Contact An Organisation That Tackles Period Poverty
We’ve mentioned The Simon Community and LGFA, there are other organisations you can speak with who can point you in the right direction when it comes to accessing period products.
Don’t Feel Ashamed
This is one of those ‘easier said than done’ suggestions, I know. But there really isn’t anything to be ashamed of when it comes to having your period, it’s one of the most natural things in the world.
As mentioned above, there can be a lot of pressure to have a sustainable or eco-friendly period. However, you shouldn’t feel ashamed about the products you use to deal with your period. Affordability plays a huge role in the period products we use, that’s an important element everyone needs to understand.
What’s Being Done About Period Poverty?
Period Poverty Is Now A Recognised Issue...

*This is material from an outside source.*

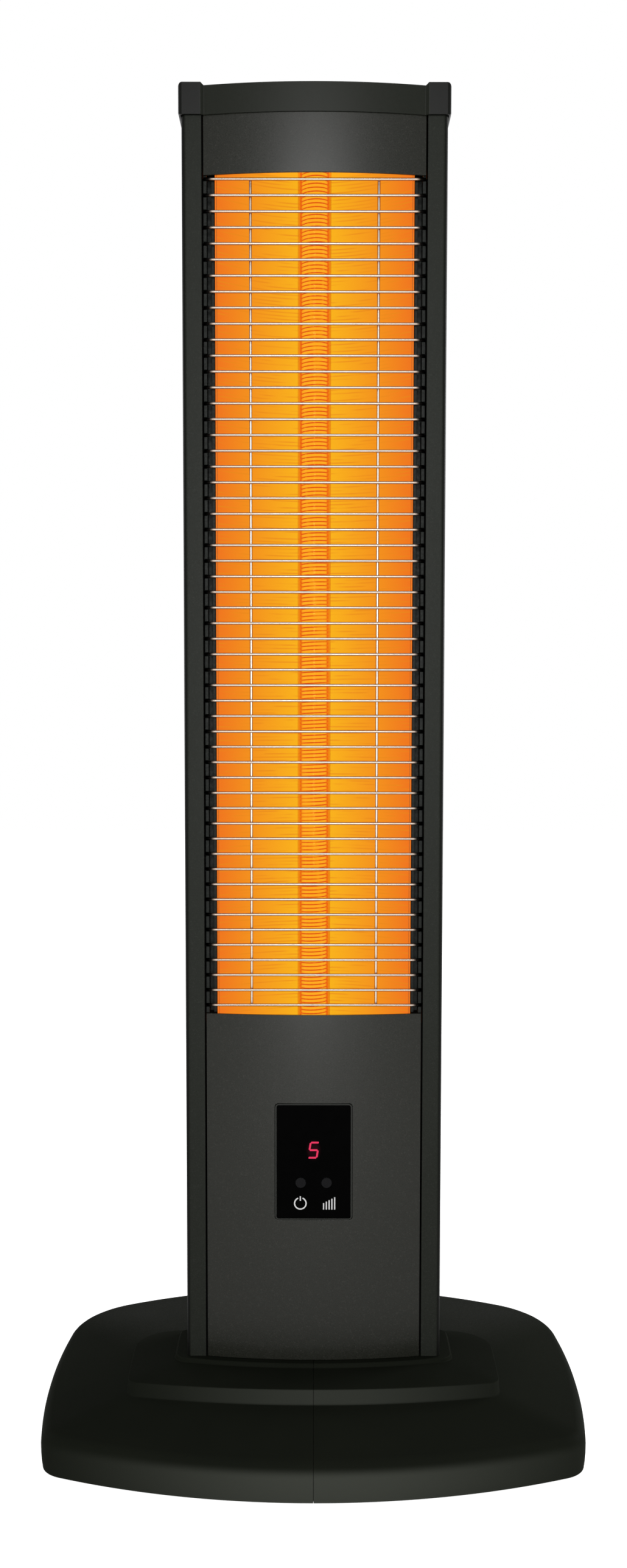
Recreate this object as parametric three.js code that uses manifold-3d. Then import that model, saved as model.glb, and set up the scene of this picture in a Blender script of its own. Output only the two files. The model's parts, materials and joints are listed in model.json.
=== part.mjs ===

The government of Ireland has recently launched a ‘Period Poverty in Ireland’ Report. Whilst the report has found that more research is required to fully understand the impact of period poverty in Ireland, there’s no denying that there is an issue. In order to alleviate the effects of Period Poverty it’s important for those in need to have access to free period products in a stigma free manner. It’s also vital to have proper education when it comes to periods.
Access To Free Period Products
Countries around the world are recognising the issue that is Period Poverty. In Scotland, there is access to free period products in public buildings for those who need them, New Zealand has also introduced access to free Period Products in schools. Ireland is looking at a similar model in introducing free period products in publicly funded schools.
Organisations and Initiatives Are Helping
As we’ve mentioned, organisations and initiatives like Any Time Of The Month, The Homeless Period Ireland, and LIDL are all helping to tackle the issue of period poverty. There’s lots you can do as well.
Whilst it might seem like small steps, progress is progress, hopefully we can look forward to an Ireland that is free of Period Poverty.